School Policy Statements
All schools are encouraged to set out their aims and objectives; these are sometimes expressed in a series of broad statements, sometimes encapsulated in a ‘mission statement’.
While a school may set out its aims in these broad terms, it is necessary to amplify them in more precise statements of objectives; whole school policies are part of this translation from philosophy into action and theory into practice.
All schools, therefore, require a set of policy statements to provide, amongst other things, a frame of reference within which to operate.
In practice, there exists a set of core policies, common to all schools, which remains relatively constant e.g. Homework, Uniform, Assessment etc. Beyond the core, schools create additional policies to address their own particular needs or to meet changing circumstances e.g. Information Communication Technology, Admissions, etc.
Once established as such, statements of policy remain relatively unchanged with the passage time; although in no way should they be viewed as immutable since due account must be taken of change. The focus of attention frequently becomes the application of the policy i.e. the procedures deriving from it, which will be amended in the light of experience.

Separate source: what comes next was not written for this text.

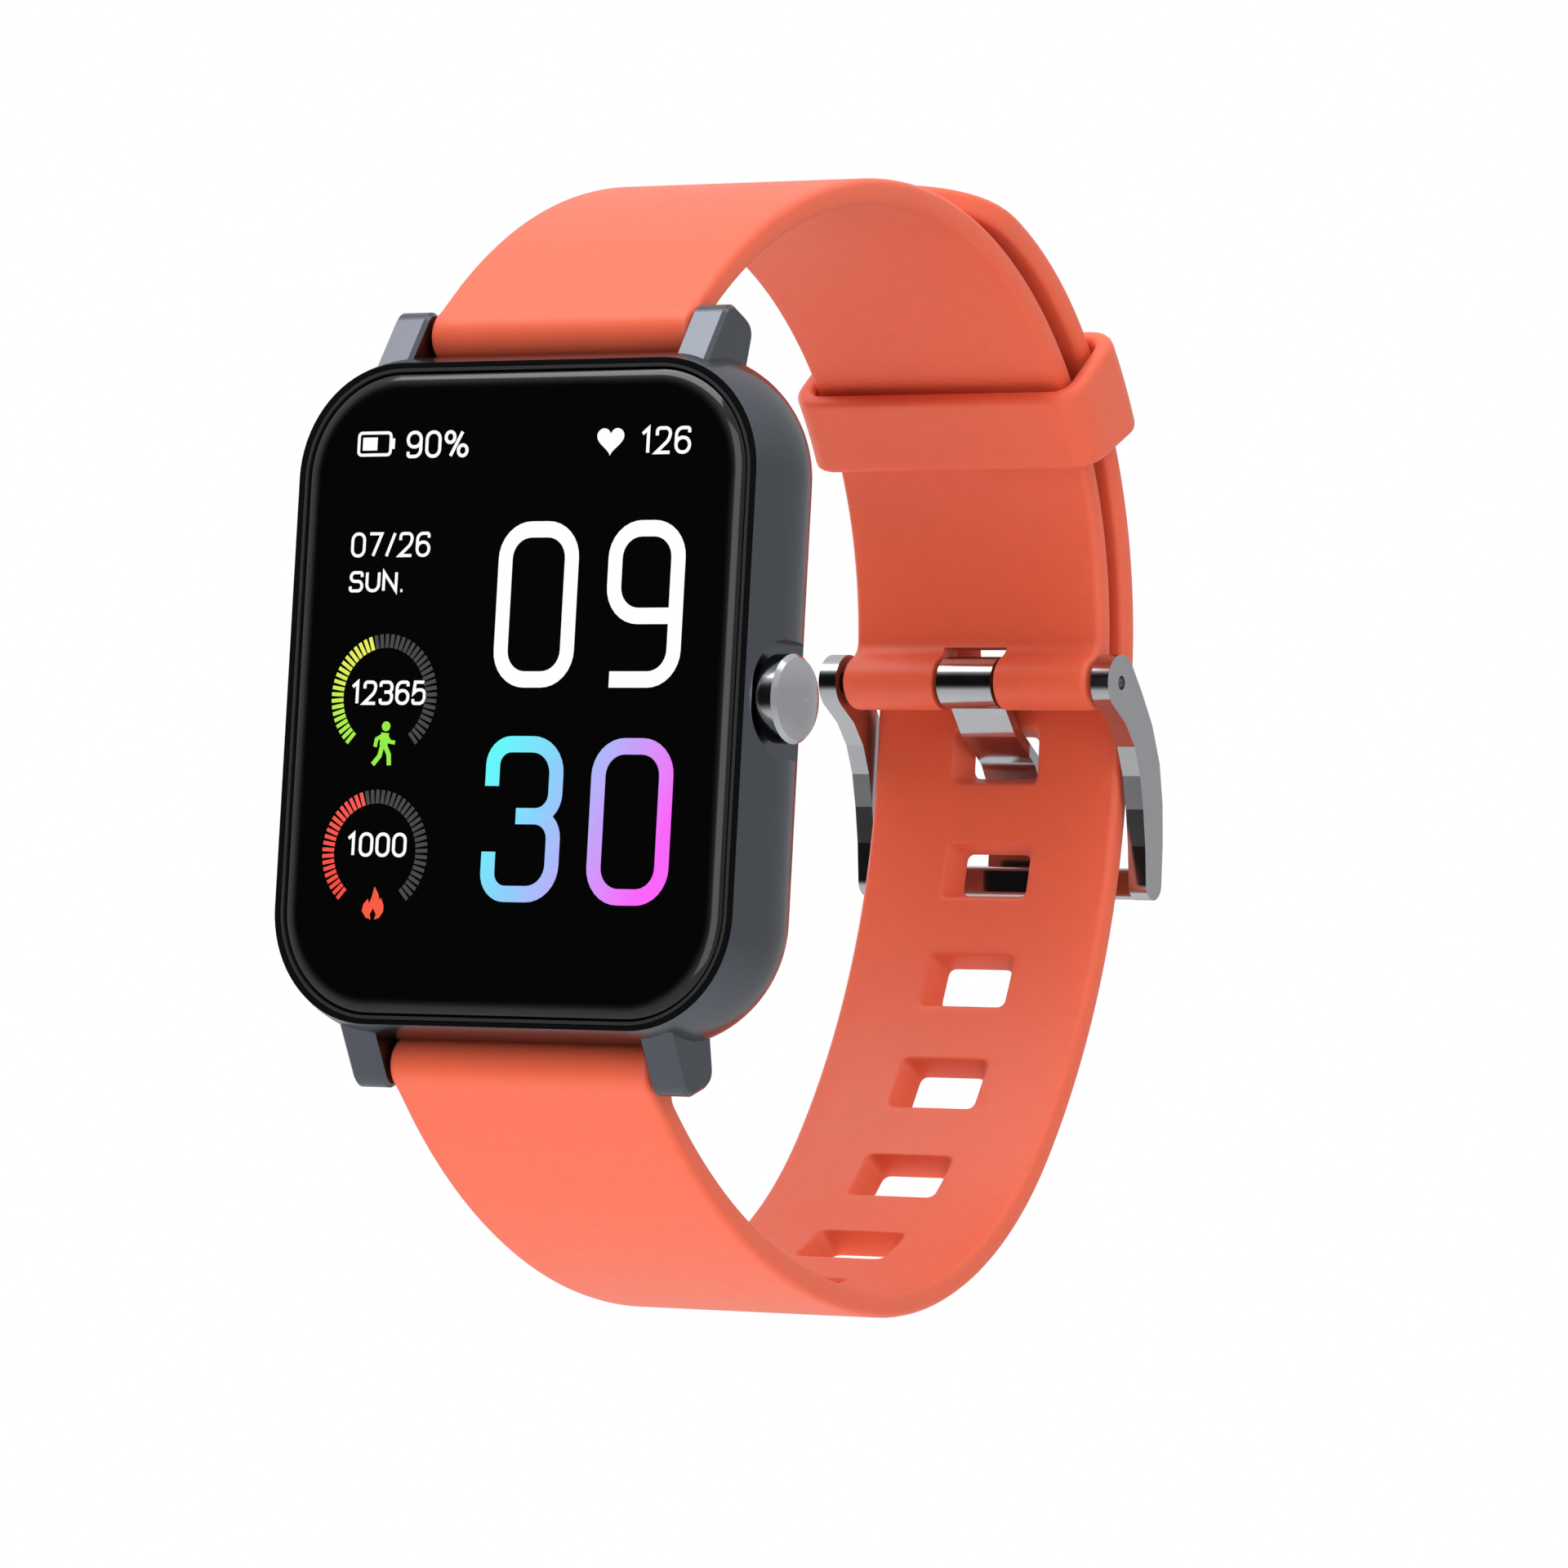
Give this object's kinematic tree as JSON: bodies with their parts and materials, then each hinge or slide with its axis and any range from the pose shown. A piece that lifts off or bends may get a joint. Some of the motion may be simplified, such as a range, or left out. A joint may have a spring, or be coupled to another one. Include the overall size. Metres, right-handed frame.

There is no such thing as a definitive ‘check list’ of policies since that would imply a status quo situation; policy creation will, therefore, be an occasional activity in the life of a school. Policy review, on the other hand, will be a regular feature.
There are various models for the creation of policy whose suitability will vary according to culture and circumstance. The particular series of processes which the school adopts leading up to the policy statement is crucial if the latter is to be understood and accepted by all those charged with its implementation. Once established as such, whole-school policies must be seen in application at all levels, guiding and shaping the life of the school and essentially, improving the quality of learning experienced by our pupils.